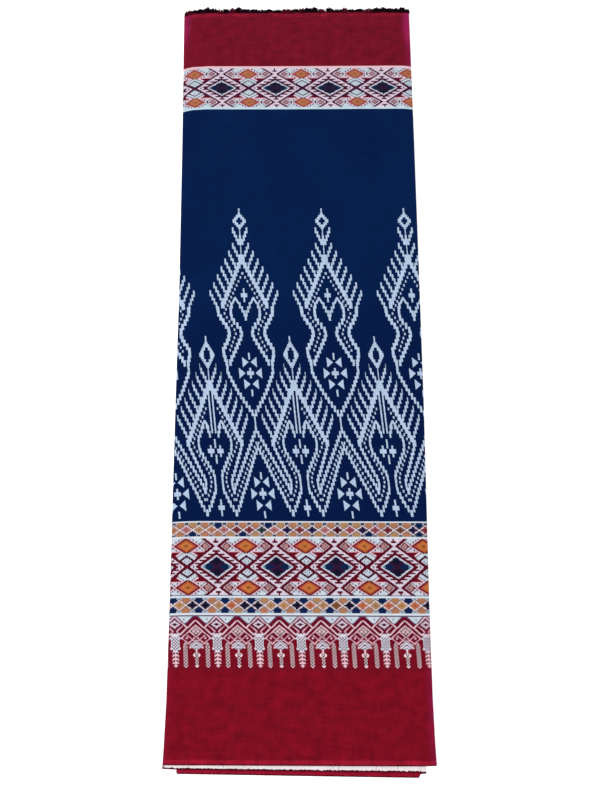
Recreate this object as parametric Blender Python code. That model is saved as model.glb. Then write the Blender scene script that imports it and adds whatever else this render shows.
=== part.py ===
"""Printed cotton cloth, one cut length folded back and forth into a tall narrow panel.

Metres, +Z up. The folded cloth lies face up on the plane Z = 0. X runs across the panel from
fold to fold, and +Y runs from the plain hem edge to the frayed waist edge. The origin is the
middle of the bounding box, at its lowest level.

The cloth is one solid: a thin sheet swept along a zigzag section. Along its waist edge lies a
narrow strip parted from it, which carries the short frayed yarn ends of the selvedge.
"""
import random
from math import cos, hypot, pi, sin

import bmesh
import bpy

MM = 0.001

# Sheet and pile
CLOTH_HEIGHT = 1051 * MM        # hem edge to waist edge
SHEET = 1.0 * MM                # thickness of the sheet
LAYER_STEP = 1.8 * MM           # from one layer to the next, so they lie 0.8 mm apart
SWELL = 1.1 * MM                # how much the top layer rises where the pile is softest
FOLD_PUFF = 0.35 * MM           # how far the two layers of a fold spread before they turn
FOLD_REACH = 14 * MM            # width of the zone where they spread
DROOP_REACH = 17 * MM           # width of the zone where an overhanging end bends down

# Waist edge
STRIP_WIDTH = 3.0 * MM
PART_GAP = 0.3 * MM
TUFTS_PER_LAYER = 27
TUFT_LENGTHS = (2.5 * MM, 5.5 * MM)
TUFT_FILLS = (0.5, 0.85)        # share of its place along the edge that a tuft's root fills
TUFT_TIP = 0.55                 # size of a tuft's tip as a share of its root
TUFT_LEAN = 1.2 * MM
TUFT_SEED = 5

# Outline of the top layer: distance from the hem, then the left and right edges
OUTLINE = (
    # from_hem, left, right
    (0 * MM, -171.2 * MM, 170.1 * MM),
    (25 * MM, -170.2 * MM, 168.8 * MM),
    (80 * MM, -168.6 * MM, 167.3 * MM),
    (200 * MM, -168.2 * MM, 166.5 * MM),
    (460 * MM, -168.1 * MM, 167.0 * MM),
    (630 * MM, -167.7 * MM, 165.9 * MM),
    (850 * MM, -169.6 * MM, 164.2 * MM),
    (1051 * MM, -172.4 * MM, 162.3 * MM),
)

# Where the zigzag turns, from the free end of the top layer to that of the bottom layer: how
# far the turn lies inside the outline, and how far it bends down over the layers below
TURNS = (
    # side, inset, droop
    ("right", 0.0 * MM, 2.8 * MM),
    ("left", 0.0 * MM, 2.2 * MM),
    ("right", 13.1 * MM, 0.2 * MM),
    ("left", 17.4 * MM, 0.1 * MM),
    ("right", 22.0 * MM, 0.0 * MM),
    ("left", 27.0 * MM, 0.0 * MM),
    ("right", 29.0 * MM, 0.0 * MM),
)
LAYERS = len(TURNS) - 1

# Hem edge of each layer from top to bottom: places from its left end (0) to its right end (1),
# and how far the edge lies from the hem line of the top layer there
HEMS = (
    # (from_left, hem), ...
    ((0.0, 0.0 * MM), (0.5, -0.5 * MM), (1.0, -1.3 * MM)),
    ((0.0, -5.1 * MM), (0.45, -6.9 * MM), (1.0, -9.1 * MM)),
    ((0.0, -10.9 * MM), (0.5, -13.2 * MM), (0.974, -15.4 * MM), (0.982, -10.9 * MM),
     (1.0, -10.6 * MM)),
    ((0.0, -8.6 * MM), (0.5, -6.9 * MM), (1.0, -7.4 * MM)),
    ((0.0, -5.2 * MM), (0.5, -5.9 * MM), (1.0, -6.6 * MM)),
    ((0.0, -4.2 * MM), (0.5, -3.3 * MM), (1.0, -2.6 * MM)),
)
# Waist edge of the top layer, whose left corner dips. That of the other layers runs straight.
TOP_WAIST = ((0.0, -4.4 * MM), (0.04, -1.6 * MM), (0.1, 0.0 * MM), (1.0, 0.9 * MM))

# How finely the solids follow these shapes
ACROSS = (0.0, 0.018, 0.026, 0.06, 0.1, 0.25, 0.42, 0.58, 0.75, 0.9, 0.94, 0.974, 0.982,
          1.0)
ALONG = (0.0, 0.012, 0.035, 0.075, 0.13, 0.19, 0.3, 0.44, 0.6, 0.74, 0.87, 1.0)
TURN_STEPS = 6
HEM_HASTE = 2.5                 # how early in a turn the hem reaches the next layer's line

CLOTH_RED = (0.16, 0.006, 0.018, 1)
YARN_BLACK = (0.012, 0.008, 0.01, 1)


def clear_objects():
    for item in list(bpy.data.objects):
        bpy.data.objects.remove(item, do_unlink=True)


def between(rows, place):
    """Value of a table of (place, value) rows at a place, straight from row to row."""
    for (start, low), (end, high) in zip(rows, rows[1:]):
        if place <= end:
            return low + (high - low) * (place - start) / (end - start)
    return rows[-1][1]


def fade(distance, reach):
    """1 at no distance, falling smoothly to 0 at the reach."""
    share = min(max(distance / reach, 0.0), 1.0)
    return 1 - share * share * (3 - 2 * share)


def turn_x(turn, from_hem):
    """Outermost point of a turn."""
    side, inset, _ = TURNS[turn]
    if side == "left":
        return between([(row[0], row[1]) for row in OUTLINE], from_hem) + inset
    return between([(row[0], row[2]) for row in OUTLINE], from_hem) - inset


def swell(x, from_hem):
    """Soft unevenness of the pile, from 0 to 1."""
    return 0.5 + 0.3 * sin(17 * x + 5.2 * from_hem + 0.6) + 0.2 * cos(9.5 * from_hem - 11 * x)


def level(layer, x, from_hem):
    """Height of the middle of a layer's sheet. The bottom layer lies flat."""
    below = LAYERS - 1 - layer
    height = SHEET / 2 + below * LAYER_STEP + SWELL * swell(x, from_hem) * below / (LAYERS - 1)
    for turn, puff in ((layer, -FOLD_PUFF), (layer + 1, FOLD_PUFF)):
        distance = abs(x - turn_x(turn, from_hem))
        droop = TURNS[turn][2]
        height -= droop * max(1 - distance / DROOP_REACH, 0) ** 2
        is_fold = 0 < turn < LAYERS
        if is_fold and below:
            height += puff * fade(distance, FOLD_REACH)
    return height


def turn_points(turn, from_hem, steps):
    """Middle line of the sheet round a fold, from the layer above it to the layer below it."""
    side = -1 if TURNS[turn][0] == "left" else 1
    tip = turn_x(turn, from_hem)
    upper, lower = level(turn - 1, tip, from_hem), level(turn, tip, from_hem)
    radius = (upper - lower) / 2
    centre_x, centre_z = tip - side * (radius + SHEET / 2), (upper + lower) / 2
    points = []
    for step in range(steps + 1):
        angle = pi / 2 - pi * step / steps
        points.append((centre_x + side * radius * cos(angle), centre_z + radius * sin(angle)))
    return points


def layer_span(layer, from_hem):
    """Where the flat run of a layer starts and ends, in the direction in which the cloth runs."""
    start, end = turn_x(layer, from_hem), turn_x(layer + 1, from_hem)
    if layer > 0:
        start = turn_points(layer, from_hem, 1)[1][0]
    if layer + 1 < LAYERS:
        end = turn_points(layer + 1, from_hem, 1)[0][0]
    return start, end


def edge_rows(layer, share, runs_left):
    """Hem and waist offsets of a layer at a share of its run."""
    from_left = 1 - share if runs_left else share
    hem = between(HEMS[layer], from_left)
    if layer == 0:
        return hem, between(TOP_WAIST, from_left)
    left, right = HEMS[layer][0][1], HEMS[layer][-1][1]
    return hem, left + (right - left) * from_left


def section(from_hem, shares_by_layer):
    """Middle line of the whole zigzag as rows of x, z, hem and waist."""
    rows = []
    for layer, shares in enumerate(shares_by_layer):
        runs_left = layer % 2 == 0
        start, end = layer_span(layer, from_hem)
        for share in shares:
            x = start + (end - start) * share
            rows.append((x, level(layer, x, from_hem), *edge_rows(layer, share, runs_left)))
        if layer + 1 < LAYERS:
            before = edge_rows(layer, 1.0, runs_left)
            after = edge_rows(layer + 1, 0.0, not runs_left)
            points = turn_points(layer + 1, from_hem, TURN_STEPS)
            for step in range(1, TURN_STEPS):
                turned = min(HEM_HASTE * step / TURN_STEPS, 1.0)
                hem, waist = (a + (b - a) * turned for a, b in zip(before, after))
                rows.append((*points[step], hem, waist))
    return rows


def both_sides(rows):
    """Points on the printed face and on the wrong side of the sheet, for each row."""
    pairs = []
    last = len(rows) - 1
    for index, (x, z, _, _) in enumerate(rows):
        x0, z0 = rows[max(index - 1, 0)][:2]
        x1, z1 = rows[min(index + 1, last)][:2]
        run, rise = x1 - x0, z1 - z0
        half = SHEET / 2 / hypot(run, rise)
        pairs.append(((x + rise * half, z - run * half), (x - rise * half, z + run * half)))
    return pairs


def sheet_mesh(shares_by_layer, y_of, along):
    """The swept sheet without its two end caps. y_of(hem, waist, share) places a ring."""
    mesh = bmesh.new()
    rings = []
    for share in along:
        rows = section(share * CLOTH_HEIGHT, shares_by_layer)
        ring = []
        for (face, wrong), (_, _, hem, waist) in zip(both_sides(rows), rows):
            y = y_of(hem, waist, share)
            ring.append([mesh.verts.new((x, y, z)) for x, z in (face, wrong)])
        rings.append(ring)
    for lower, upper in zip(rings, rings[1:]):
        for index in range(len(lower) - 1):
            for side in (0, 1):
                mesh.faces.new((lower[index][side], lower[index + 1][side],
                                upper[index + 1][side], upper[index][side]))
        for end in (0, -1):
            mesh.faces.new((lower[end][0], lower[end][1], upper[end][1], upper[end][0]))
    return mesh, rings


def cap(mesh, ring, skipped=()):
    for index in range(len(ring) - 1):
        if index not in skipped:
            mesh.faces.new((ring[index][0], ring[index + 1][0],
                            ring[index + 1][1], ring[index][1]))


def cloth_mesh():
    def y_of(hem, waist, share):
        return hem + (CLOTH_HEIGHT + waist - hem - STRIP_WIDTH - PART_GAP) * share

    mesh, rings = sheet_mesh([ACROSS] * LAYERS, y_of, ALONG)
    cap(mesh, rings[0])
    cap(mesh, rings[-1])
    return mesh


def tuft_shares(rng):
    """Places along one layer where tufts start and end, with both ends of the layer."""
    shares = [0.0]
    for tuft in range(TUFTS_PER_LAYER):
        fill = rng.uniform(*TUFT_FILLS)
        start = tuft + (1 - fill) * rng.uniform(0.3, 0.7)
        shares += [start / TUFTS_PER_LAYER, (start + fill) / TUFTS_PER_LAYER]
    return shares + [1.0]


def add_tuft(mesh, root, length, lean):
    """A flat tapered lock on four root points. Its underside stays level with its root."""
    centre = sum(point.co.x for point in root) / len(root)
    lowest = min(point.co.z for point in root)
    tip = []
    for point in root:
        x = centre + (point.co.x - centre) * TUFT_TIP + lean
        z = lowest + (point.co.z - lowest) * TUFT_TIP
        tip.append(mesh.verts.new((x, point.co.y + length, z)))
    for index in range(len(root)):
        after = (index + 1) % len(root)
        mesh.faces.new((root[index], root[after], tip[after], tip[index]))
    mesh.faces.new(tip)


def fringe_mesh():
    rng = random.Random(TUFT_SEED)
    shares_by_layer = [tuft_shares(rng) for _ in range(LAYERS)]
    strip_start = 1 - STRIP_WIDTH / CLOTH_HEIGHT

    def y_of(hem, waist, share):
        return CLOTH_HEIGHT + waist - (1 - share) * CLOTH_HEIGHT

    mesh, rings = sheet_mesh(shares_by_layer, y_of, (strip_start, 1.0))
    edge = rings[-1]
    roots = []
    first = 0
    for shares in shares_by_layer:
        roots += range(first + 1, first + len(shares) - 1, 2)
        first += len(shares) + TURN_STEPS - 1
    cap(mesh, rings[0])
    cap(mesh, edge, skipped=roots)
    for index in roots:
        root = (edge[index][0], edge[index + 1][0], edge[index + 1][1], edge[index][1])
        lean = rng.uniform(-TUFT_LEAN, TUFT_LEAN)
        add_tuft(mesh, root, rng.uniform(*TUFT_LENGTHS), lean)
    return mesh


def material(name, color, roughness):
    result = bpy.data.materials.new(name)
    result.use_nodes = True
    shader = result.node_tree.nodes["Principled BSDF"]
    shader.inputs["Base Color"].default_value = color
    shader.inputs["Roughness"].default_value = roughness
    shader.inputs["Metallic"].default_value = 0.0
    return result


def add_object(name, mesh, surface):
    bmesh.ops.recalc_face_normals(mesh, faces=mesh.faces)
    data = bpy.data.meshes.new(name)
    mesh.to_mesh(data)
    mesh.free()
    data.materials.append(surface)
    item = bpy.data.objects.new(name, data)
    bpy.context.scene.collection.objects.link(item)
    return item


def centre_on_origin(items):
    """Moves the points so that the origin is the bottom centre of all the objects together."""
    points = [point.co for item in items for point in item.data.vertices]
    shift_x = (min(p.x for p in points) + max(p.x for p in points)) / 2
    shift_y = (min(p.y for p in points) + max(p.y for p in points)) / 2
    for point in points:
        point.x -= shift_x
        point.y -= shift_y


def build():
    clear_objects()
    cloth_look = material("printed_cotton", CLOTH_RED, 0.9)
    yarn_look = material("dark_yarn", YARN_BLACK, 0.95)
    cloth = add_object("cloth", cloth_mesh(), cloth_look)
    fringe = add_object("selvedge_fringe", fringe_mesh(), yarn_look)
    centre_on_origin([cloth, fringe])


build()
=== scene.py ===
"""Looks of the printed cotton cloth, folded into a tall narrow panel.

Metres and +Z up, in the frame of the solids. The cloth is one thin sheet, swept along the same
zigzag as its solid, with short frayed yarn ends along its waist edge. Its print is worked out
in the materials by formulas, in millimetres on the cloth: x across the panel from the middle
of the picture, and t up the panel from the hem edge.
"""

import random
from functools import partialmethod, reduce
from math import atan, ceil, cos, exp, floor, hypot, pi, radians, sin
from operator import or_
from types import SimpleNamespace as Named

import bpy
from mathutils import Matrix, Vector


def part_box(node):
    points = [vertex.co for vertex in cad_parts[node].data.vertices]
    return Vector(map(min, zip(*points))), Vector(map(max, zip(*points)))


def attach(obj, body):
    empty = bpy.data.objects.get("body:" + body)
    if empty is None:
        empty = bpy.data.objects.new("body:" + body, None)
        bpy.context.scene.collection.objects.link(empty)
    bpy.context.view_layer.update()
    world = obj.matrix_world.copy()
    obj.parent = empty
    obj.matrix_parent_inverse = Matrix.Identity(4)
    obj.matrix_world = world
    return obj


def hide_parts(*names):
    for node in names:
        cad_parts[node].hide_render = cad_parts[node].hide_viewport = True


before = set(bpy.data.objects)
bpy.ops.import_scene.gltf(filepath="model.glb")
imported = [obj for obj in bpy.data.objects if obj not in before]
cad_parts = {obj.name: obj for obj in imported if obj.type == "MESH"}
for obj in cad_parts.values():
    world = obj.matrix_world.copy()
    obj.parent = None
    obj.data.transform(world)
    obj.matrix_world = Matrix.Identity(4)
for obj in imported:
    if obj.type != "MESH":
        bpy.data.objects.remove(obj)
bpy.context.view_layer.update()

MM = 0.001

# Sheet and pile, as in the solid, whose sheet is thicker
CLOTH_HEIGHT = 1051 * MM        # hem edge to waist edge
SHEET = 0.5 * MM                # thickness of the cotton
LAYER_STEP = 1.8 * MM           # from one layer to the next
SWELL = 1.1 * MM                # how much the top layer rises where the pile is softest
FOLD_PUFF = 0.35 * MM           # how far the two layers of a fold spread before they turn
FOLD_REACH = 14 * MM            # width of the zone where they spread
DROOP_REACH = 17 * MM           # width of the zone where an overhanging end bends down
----
PROBLEM STATEMENT →
Write out exactly the lines starting with the one that holds "obj.parent = None" and running through the last line above.

FINISHED EXERCISE →
    obj.parent = None
    obj.data.transform(world)
    obj.matrix_world = Matrix.Identity(4)
for obj in imported:
    if obj.type != "MESH":
        bpy.data.objects.remove(obj)
bpy.context.view_layer.update()

MM = 0.001

# Sheet and pile, as in the solid, whose sheet is thicker
CLOTH_HEIGHT = 1051 * MM        # hem edge to waist edge
SHEET = 0.5 * MM                # thickness of the cotton
LAYER_STEP = 1.8 * MM           # from one layer to the next
SWELL = 1.1 * MM                # how much the top layer rises where the pile is softest
FOLD_PUFF = 0.35 * MM           # how far the two layers of a fold spread before they turn
FOLD_REACH = 14 * MM            # width of the zone where they spread
DROOP_REACH = 17 * MM           # width of the zone where an overhanging end bends down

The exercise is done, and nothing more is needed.